Das Für und Wider bei Internetsperren

Gestern hat Netzpolitik.org die ersten Videos der re:publica aus diesem Jahr auf Youtube hochgeladen. Darunter auch den Vortrag von Jeff Jarvis. Jarvis spricht über das deutsche Paradoxon: man geht ohne Probleme nackt an den Strand oder in die Saune und zeigt frei und offen die privatesten Teile, die man hat. Andererseits regt man sich in Deutschland darüber auf, daß Daten über einen gesammelt werden. Sei es nun Staat oder die private Wirtschaft wie Facebook oder Google.

Jarvis setzt dem Recht auf Privatsphäre ein Recht auf Öffentlichkeit entgegen, denn das Netz basiert auf die Offenheit der Daten, der Vernetzung, des Verlinkens, des Neumisches/Mashups und generell darauf, daß man die Daten frei und einfach zugänglich hat.
In dem rund einstündigen Vortrag spricht Jarvis viele interessante Punkte an. Bei manchen kann ich zustimmen und bei manchen nicht.

Interessant ist hierzu dann auch ein zweites Video, daß ich gestern auf der Seite von Annalist gefunden habe und das von einer Taz-Veranstaltung zum vielsagenden Thema “Mein Profil gehört mir” ist.

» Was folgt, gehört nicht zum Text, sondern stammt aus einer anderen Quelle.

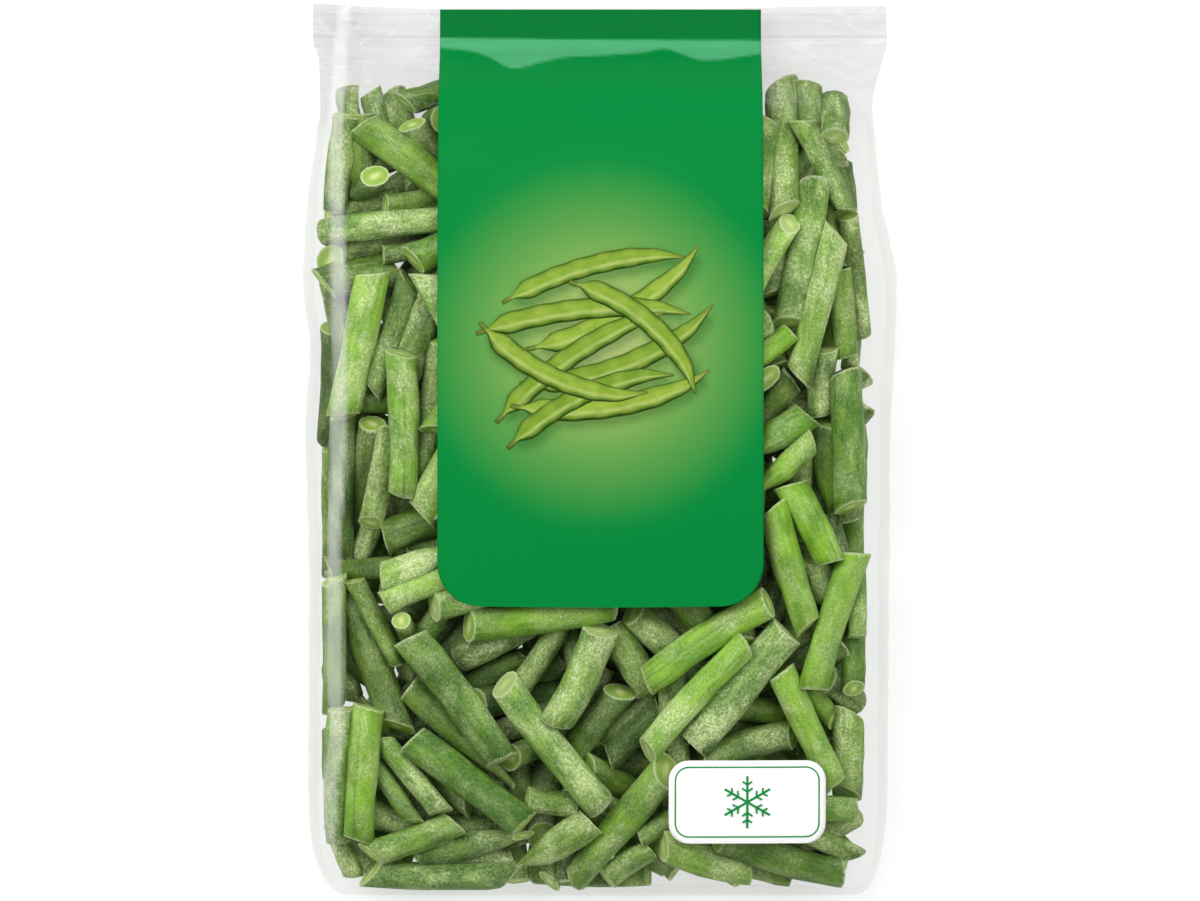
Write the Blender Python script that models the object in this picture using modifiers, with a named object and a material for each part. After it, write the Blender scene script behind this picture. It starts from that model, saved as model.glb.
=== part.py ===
# A clear film bag of frozen cut green beans, lying on its back.
# Millimetres throughout, turned to metres when a mesh is made.
# X runs across the bag, Y along it towards the header seal, Z up through its front.
# The origin is the middle of the flat spot that the bag rests on.

import math
import random

import bmesh
import bpy
import numpy as np
from mathutils import Matrix, Vector

MM = 0.001

# The bag
BAG_LENGTH = 267.0
FILM = 0.4  # wall of the pouch, thicker than real film so that it is a sound solid
HEADER_SEAL = 10.5  # the welded strip at the open end
SUNK = 1.4  # how far the round underside is pressed flat where the bag lies
TOP_END = BAG_LENGTH / 2
BOTTOM_END = -BAG_LENGTH / 2
CAVITY_TOP = TOP_END - HEADER_SEAL - 2.0  # where the two walls of film part
CAVITY_BOTTOM = BOTTOM_END + 1.0
ROUND_STEPS = 32  # points round the bag
VENT_RADIUS = 1.5  # the pin hole that lets air out, in the back near the header
VENT_Y = 113.0

# Edges and thickness of the filled bag at stations along it: (y, value)
LEFT_EDGE = ((BOTTOM_END, -78), (-131, -81), (-126, -84), (-118, -86.4), (-105, -87.3), (-33, -87),
             (6, -88.2), (31, -86.7), (49, -88.8), (75, -87.6), (105, -84), (117, -84.6),
             (123, -86.4), (TOP_END, -86.7))
RIGHT_EDGE = ((BOTTOM_END, 78), (-131, 81), (-126, 83.2), (-118, 85), (-105, 86.1), (-33, 86.6),
              (6, 87), (31, 88.2), (49, 88.8), (75, 84.3), (105, 81.8), (117, 84.9),
              (123, 86.5), (TOP_END, 86.4))
UNDERSIDE = ((BOTTOM_END, 8), (-131, 3.6), (-126, 0.3), (-116, -SUNK), (70, -SUNK), (98, -0.8),
             (108, 0.7), (116, 3.6), (122, 6.4), (TOP_END, 5.0))
FRONT = ((BOTTOM_END, 20), (-131, 26), (-126, 30.5), (-114, 36.5), (-90, 40), (-30, 41.5),
         (30, 41), (70, 38.5), (95, 33), (108, 25), (116, 14.6), (122, 7.4), (TOP_END, 6.0))
FILLED_ROUNDNESS = 3.2  # 2 is an ellipse, more is boxier
SEAL_ROUNDNESS = 2.2

# The printed panel and the plain white patch on the front
PANEL = {"left": -48.3, "right": 48.6, "bottom": -46.0, "top": 132.6, "corner": 12.5}
PATCH = {"left": 20.4, "right": 67.2, "bottom": -117.0, "top": -92.1, "corner": 6.0}
SKIN_GAP = 0.35
SKIN = 0.3

# The beans
BEAN_COUNT = 384
INNER_COUNT = 84  # the innermost beans, which no one can see: they hold their place but aren't made
BEAN_SIDES = 6
SHORTEST, LONGEST = 24.0, 45.0
THINNEST, THICKEST = 7.6, 10.4
CORNER = 1.06  # corners of a bean's section, in radii, so that its flats come near the true round
SHORT = 0.5  # a bean's axis stops this share of its radius short of each cut end
PRESSED = 0.86  # beans frozen together come this near, in the sum of their radii
TOUCHING = 0.89  # and are taken to be joined within this
CLEAR = 1.12  # and beans of the two masses this near, plus the gap
APART = 0.35  # gap between the two frozen masses, and to the film
ROUNDS = 420
SEED = 11

# Beans that show at the front of the bag, as the two ends' x, y, then thickness and depth:
# depth 0 lies against the film, 1 under one bean, 2 under two.
FRONT_BEANS = (
    (-64, 107, -53, 80, 8, 1), (-68, 108, -63, 90, 8, 2), (-58, 104, -39, 109, 9, 1),
    (-76, 97, -44, 79, 10, 0), (-79, 99, -79, 71, 9, 1), (-64, 73, -44, 79, 7, 1),
    (-83, 65, -44, 70, 8.5, 0), (-64, 57, -42, 63, 7, 1), (-66, 43, -50, 57, 9, 2),
    (-83, 49, -61, 50, 10, 1), (-67, 53, -76, 11, 10, 0), (-56, 50, -68, 19, 8.5, 1),
    (-49, 46, -56, 29, 10, 2), (-59, 29, -60, -13, 9, 0), (-49, 34, -51, -9, 8, 1),
    (-75, 11, -78, -32, 9.5, 1), (-80, 2, -81, -36, 7.5, 2), (-80, 37, -81, 3, 7, 2),
    (-61, 6, -68, -21, 8, 1), (-66, -18, -72, -36, 7.5, 2), (-64, -26, -39, -17, 10, 1),
    (-65, -38, -43, -29, 9, 0), (-64, -43, -48, -37, 8, 2), (-78, -38, -59, -82, 11, 1),
    (-74, -39, -61, -64, 7, 1), (-80, -38, -81, -77, 8.5, 1), (-81, -68, -70, -76, 9, 2),
    (-77, -78, -81, -118, 8.5, 0), (-69, -76, -74, -116, 9.5, 0), (-82, -84, -83, -105, 7, 2),
    (-65, -88, -48, -110, 9, 1), (-56, -86, -23, -112, 10.5, 0), (-68, -94, -56, -112, 6, 1),
    (-70, -109, -52, -118, 8.5, 2), (-53, -119, -24, -116, 9, 1), (-68, -125, -26, -127, 8.5, 0),
    (-80, -112, -79, -127, 8, 1), (-73, -112, -73, -128, 8, 1), (-56, -55, -28, -91, 10.5, 0),
    (-57, -71, -27, -102, 9, 1), (-42, -39, -53, -57, 7, 1), (-39, -52, 4, -49, 10, 0),
    (-41, -62, -17, -52, 8, 1), (-41, -72, -21, -62, 7.5, 2), (-13, -52, -24, -72, 8.5, 1),
    (-2, -52, -13, -80, 10.5, 0), (-28, -70, -4, -109, 9.5, 0), (5, -72, -12, -95, 10, 1),
    (0, -65, -6, -80, 8, 2), (5, -53, 15, -72, 10, 1), (12, -45, 30, -59, 9, 2),
    (14, -68, 50, -45, 9, 0), (14, -89, 43, -58, 8.5, 0), (26, -86, 55, -53, 11, 0),
    (18, -72, 2, -89, 9, 2), (-5, -90, 12, -101, 9, 2), (-3, -101, 8, -108, 8, 1),
    (20, -95, -7, -127, 10.5, 0), (-5, -110, -23, -128, 10, 0), (-22, -104, -10, -96, 8, 1),
    (0, -126, 16, -127, 8, 1), (6, -118, 26, -126, 10, 1), (13, -110, 30, -106, 8, 1),
    (18, -116, 43, -125, 10, 0), (40, -121, 79, -127, 10, 0), (56, -114, 79, -119, 7, 1),
    (58, -105, 80, -107, 9.5, 0), (55, -65, 69, -100, 9, 0), (52, -17, 61, -53, 10, 0),
    (79, -32, 62, -71, 9, 0), (68, -67, 79, -74, 9, 1), (76, -53, 77, -72, 8, 1),
    (65, -70, 69, -81, 7.5, 1), (76, -79, 73, -102, 10, 1), (38, -76, 57, -79, 8, 2),
    (33, -92, 59, -86, 10, 1), (52, 111, 55, 70, 10, 0), (68, 109, 64, 93, 9, 1),
    (59, 96, 78, 73, 8.5, 0), (70, 90, 74, 77, 8.5, 2), (76, 85, 78, 71, 7, 2),
    (65, 80, 57, 38, 9, 0), (71, 65, 59, 22, 8.5, 0), (77, 71, 79, 35, 7, 1),
    (73, 54, 74, 28, 8.5, 1), (75, 23, 77, -17, 10, 0), (68, 30, 65, 11, 9, 1),
    (61, 12, 42, -1, 10.5, 0), (64, 1, 45, -13, 8, 0), (69, 9, 69, -17, 8.5, 1),
    (57, -13, 74, -33, 10, 0), (70, -20, 75, -32, 7.5, 2), (64, -33, 67, -45, 8, 1),
    (51, 70, 52, 48, 9, 1), (52, 42, 55, 24, 9, 2), (80, -36, 78, -57, 6, 1),
)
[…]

An der Veranstaltung der Taz haben neben Annalist selber auch Plompompom, der eine ähnliche Auffassung wie Jarvis vertritt. Er befürwortet die generelle Offenheit der Daten und hält den Datenschutz für ein überkommendes Produkt aus dem letzten Jahrtausend, also von vor der “Internetzeit”.

Die Argumentation für eine Offenheit der Daten ist durchaus interessant und es ist gut und richtig, daß diese Diskussion geführt wird. Aber für eine völlige Abschaffung der Privatsphäre und der Ansicht, daß alle Daten offen sein sollten, nicht erwärmen. Vielmehr denke ich, daß die Daten der Verwaltungen und des Staates offen sein sollten, die Daten der Bürger aber geschützt werden müssen, es sei denn man gibt sie selber frei. Und interessanterweise sieht auch Jeff Jarvis nicht in der Privatsphäre oder dem Datenschutz ein Problem bei den zögerlichen Deutschen, sondern vielmehr in einem Kontrollverlust über diese Daten. Damit dürfte er durchaus Recht haben, denn wenn ich die von mir veröffentlichten Daten selber kontrollieren kann, wäre ich eventuell eher bereit, Daten über mich heraus zu geben, da ich sie später wieder zurückziehen könnte.
Wenn ich ein Nacktbild von mir ins Fenster hängen würde, würde das 1) wohl niemanden interessieren und eher zur Belustigung der Passanten beitragen und 2) könnte ich das Bild jederzeit wieder entfernen, da ich ja die Kontrolle darüber habe. Stelle ich aber dieses Bild ins Internet, habe ich keine solche Kontrolle mehr darüber und zahlreiche Suchmaschinen erfassen das Bild und machen Kopien davon. Das Bild wieder aus dem Netz zu bekommen, gleicht einer Sisyphos-Arbeit.
Warum will ich die Kontrolle behalten? Weil ich nicht will, daß der von mir ins Netz gebrachte Inhalt mißbräuchlich verwendet wird. Das ist ein legitimes Recht.
Hingegen ist die Offenheit der Daten von öffentlichen Verwaltungen, des Staates und anderer Institutionen notwendig, da wir als Bürger der eigentliche Souverän des Staates sind und diesen formen und darstellen. Insofern haben wir nicht nur ein Recht auf das Wissen, was der Staat anstellt, sondern auch die Pflicht, dies erfahren zu dürfen, da wir ja urteilen müssen, ob die Arbeit der öffentlichen Hand in den letzten Jahren gut war und wir somit mit unserem Votum bei den Wahlen für eine Fortführung sorgen – oder eben für eine Veränderung.

Jeder hat das Recht darauf, privat zu bleiben. Wenn nun aber Firmen wie Facebook die Kontakte aus meinem Email-Adressbuch benutzen, weil ich bei der Registrierung oder Installation eines Plugins unvorsichtig war oder irgendwas übersehen habe, vielleicht auch weil es gut versteckt war, dann ist diese Privatheit nicht nur von mir nicht gewährleistet, sondern auch die von Dritten, nämlich meinen Kontakten, nicht. Dies gilt es aber unbedingt zu schützen und zu bewahren.